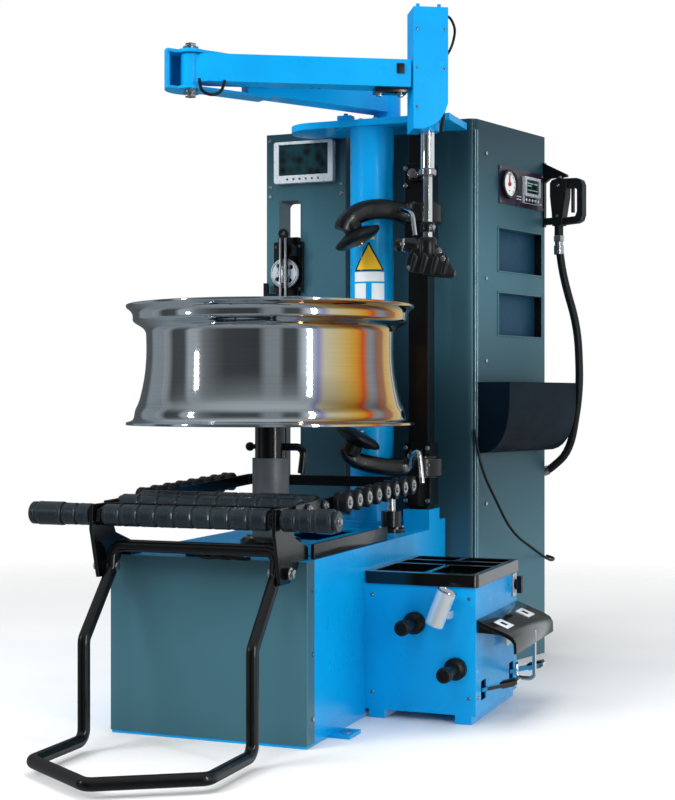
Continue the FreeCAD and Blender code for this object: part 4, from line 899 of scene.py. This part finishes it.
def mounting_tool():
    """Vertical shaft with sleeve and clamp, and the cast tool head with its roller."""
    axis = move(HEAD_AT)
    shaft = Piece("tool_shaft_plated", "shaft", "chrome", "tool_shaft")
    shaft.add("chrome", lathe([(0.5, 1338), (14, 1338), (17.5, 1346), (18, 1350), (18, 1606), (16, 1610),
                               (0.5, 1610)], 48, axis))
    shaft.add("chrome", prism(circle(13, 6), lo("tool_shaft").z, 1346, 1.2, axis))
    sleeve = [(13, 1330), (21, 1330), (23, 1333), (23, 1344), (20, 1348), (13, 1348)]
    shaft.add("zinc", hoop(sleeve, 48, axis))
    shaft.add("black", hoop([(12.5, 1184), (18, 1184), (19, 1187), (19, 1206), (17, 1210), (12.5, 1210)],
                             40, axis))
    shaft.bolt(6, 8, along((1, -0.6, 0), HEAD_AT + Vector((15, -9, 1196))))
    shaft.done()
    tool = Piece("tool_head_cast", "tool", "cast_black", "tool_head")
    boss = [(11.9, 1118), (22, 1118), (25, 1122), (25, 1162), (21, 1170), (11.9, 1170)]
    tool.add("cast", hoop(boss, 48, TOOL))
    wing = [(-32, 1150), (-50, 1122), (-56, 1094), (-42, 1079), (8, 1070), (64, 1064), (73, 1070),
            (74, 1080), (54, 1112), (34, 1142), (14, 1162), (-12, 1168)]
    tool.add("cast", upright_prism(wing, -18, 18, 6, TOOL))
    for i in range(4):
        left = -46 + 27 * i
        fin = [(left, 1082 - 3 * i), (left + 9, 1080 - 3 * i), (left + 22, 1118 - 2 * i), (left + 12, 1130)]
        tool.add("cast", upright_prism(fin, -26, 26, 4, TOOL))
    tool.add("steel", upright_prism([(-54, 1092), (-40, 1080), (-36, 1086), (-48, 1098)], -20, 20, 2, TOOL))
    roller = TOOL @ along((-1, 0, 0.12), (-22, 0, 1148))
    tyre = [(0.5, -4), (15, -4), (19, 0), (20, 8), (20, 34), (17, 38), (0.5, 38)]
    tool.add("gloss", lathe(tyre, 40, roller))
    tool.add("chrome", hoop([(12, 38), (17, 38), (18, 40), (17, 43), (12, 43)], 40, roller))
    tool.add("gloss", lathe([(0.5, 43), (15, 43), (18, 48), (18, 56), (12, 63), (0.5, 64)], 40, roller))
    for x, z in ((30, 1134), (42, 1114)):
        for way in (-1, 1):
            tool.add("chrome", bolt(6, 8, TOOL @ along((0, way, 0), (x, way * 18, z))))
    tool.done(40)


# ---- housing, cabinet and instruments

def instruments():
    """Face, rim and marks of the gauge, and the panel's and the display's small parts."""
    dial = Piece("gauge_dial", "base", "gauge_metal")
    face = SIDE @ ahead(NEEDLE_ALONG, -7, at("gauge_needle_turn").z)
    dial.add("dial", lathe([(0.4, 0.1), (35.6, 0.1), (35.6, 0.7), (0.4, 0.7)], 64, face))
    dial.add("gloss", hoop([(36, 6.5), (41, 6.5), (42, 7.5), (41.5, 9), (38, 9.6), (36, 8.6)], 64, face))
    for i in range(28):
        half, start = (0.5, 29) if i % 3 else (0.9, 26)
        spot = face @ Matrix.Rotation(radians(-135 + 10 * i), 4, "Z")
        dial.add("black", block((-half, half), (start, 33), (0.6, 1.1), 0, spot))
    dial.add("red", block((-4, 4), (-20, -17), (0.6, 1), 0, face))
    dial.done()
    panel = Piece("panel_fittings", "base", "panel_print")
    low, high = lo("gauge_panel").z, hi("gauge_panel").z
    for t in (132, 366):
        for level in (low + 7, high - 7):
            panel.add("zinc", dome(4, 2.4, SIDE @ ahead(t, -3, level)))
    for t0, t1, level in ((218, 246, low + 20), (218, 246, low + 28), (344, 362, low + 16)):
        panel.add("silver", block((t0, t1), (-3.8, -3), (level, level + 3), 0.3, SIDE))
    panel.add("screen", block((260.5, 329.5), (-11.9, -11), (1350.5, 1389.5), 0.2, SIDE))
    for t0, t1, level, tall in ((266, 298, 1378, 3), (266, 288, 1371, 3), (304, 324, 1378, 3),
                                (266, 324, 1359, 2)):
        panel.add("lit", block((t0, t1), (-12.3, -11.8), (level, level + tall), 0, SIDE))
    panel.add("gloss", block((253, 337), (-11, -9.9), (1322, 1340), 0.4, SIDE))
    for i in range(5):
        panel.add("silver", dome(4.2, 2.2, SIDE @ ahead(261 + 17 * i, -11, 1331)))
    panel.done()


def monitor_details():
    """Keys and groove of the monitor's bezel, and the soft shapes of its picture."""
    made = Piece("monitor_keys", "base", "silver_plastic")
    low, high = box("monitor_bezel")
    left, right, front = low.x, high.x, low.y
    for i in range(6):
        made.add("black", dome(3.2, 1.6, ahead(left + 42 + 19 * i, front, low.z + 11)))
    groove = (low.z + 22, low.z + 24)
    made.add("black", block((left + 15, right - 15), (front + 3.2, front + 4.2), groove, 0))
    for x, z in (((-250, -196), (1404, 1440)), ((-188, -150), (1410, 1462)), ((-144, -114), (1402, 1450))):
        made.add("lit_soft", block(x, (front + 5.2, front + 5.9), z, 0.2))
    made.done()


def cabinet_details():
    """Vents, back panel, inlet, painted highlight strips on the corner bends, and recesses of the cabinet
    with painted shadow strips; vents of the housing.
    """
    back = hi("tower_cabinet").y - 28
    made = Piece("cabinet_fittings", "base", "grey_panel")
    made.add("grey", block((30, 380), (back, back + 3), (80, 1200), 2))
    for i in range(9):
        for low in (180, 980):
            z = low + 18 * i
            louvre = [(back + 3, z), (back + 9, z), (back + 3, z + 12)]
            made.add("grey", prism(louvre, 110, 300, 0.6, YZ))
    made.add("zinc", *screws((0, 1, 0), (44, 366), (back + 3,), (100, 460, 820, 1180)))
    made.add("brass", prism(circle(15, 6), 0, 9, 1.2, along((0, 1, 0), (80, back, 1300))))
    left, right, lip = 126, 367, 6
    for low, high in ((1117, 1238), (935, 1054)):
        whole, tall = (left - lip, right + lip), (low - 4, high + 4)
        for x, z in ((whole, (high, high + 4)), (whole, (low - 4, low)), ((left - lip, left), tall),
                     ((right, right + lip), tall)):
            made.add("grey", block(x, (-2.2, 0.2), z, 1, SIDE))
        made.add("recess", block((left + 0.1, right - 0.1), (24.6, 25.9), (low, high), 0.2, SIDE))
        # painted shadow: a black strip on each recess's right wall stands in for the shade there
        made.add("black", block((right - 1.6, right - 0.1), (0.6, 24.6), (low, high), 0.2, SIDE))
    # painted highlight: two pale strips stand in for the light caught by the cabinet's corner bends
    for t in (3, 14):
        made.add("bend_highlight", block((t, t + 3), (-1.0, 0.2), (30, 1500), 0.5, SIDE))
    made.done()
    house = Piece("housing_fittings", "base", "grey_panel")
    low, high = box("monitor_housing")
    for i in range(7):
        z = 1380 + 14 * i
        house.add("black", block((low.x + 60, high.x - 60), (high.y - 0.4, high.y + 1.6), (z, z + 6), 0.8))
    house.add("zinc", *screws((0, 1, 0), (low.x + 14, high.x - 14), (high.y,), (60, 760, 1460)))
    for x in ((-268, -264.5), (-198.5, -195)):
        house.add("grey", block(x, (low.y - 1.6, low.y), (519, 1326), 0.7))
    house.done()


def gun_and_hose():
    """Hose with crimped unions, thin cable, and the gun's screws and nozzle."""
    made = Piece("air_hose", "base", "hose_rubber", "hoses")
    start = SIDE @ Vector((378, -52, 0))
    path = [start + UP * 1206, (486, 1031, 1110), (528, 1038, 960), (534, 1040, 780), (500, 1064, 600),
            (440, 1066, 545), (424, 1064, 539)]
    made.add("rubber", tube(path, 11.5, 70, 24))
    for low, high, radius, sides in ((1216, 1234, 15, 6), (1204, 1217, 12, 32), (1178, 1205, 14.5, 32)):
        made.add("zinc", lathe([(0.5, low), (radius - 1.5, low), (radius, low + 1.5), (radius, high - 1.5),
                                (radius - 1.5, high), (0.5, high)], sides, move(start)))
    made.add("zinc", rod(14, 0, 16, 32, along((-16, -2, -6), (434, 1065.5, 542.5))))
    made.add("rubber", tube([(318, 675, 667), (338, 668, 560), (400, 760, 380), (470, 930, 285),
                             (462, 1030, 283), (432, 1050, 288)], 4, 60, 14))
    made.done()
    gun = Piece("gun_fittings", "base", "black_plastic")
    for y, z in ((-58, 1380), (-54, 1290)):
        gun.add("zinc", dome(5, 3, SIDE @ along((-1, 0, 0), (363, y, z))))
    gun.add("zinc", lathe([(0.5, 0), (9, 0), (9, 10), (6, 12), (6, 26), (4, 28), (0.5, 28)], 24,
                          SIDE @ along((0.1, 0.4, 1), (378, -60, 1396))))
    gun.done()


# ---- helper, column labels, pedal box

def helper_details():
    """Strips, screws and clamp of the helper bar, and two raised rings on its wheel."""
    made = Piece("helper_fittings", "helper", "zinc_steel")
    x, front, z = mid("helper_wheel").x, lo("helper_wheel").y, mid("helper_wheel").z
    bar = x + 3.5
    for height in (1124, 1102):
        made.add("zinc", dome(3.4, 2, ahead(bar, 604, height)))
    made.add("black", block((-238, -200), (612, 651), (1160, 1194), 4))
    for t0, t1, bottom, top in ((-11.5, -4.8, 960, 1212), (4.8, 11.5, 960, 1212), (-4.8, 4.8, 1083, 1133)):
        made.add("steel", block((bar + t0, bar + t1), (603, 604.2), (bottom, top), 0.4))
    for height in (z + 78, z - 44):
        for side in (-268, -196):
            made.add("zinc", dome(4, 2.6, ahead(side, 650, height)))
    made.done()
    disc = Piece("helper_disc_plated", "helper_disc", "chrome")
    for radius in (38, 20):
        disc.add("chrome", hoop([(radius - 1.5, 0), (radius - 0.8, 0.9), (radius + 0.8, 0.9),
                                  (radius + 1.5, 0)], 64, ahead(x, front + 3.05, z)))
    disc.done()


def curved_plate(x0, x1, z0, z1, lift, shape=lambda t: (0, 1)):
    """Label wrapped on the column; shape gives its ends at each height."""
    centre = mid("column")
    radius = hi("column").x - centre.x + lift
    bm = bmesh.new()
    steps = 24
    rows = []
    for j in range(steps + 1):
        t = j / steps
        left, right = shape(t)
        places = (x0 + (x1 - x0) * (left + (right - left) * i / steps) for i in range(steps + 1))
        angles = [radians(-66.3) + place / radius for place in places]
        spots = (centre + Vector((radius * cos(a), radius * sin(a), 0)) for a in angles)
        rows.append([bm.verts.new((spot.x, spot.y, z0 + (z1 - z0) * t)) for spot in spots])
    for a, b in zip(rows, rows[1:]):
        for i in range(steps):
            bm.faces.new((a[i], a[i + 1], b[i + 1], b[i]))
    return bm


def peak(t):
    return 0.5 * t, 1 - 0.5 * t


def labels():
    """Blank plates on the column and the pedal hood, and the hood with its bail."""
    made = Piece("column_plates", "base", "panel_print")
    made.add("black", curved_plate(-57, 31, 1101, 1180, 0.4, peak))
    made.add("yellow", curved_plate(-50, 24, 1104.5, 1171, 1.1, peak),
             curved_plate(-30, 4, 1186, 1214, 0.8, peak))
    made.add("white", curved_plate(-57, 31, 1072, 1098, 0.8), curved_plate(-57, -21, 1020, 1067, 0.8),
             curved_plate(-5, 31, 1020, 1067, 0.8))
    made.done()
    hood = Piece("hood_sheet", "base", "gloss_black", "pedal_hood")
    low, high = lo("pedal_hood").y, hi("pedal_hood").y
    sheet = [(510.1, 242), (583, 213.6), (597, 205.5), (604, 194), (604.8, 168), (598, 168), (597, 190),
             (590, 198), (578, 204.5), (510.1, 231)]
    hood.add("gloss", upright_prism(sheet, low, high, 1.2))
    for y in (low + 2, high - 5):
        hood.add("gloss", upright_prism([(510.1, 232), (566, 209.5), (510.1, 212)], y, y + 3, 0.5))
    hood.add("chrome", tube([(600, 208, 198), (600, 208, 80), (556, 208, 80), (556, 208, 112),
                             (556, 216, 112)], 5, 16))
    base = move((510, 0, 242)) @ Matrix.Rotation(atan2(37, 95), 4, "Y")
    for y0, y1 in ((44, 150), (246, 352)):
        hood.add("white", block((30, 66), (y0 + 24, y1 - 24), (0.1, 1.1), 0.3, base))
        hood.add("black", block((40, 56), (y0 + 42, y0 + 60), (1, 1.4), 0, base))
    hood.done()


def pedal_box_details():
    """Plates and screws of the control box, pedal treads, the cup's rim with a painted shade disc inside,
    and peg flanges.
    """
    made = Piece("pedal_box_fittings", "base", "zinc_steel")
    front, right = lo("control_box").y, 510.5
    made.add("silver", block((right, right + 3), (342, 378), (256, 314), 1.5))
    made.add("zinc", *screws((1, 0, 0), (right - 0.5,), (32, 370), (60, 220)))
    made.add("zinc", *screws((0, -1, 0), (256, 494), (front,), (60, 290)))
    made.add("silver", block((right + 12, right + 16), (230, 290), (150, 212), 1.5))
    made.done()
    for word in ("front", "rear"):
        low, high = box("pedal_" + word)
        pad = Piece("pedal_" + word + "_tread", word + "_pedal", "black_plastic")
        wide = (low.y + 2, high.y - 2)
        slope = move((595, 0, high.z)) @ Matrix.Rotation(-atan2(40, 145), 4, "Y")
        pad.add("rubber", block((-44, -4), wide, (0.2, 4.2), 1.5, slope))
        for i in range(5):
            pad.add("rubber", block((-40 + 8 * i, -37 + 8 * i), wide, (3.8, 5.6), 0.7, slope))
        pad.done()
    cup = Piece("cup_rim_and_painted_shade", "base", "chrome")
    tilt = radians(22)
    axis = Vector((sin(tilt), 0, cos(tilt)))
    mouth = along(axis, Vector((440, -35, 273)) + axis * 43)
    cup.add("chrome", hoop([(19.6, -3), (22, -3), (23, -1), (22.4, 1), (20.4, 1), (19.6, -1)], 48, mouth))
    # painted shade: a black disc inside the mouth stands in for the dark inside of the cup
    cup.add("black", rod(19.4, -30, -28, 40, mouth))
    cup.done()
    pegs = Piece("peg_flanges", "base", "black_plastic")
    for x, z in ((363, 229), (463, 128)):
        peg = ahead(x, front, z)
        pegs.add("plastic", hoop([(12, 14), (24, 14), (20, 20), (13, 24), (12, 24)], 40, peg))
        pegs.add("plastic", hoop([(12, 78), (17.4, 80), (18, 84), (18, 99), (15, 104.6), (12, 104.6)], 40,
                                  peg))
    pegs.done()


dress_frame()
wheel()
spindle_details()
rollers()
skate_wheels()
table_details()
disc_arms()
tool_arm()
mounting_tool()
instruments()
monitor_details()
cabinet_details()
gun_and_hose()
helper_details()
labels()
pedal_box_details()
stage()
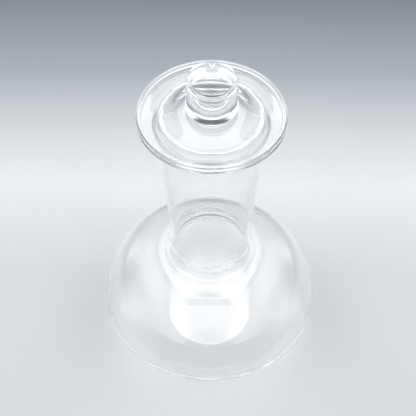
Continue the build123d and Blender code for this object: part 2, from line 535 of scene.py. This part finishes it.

______________________________

▶ [PROBLEM DESCRIPTION]
Search the entries for the word "this", then gather every line that has it.

▶ [RESPONSE TO THE TASK]
Continue the FreeCAD and Blender code for this object: part 4, from line 899 of scene.py. This part finishes it.
Continue the build123d and Blender code for this object: part 2, from line 535 of scene.py. This part finishes it.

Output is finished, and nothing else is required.